_Work to complete_
All lines holding the string "materials" are to be shown.

_Source material_
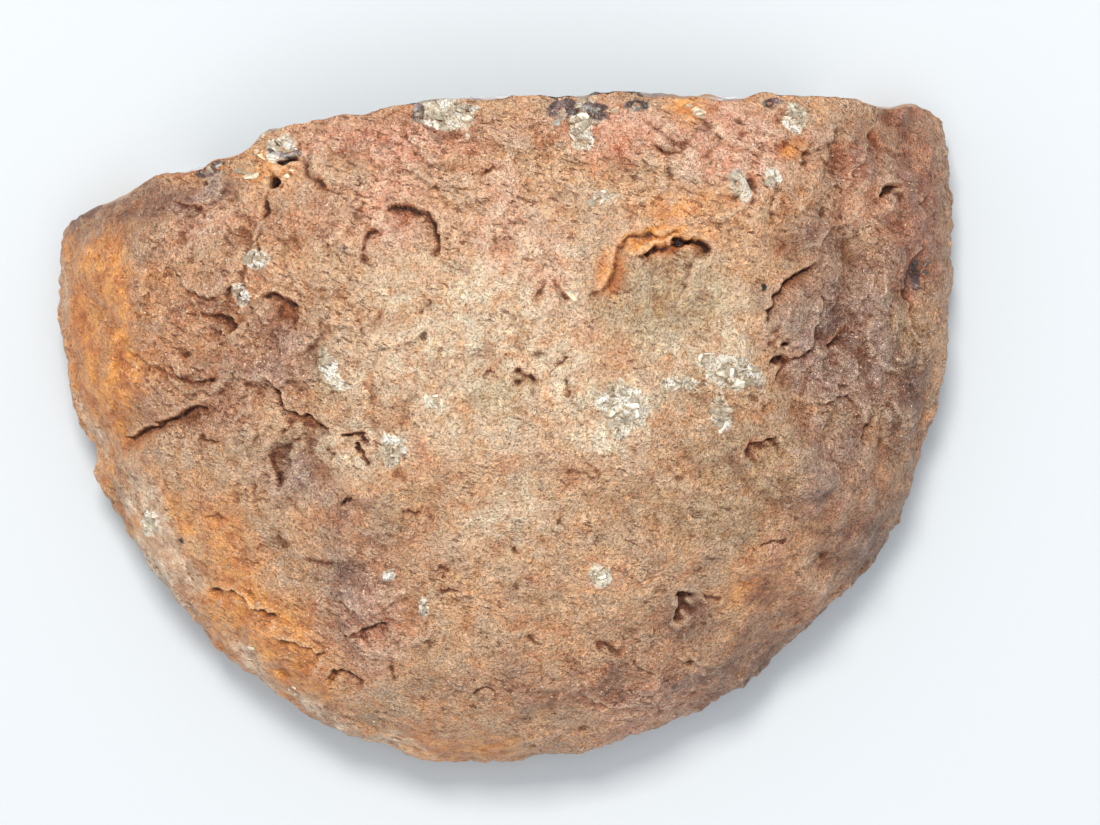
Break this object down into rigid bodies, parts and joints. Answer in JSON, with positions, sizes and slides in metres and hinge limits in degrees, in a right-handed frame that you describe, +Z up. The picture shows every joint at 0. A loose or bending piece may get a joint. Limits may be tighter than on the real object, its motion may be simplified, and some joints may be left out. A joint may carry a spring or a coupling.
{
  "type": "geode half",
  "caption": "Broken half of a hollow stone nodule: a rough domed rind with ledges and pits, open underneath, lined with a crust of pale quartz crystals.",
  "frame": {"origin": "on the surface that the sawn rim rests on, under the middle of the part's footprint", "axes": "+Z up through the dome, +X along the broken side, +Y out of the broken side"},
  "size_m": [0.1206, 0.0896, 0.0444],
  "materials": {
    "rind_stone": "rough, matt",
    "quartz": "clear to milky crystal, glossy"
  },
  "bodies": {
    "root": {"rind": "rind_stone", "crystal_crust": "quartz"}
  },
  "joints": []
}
==
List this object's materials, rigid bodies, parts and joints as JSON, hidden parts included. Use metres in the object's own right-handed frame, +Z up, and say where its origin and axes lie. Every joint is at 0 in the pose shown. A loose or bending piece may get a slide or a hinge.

_Solution to this task_
  "materials": {
List this object's materials, rigid bodies, parts and joints as JSON, hidden parts included. Use metres in the object's own right-handed frame, +Z up, and say where its origin and axes lie. Every joint is at 0 in the pose shown. A loose or bending piece may get a slide or a hinge.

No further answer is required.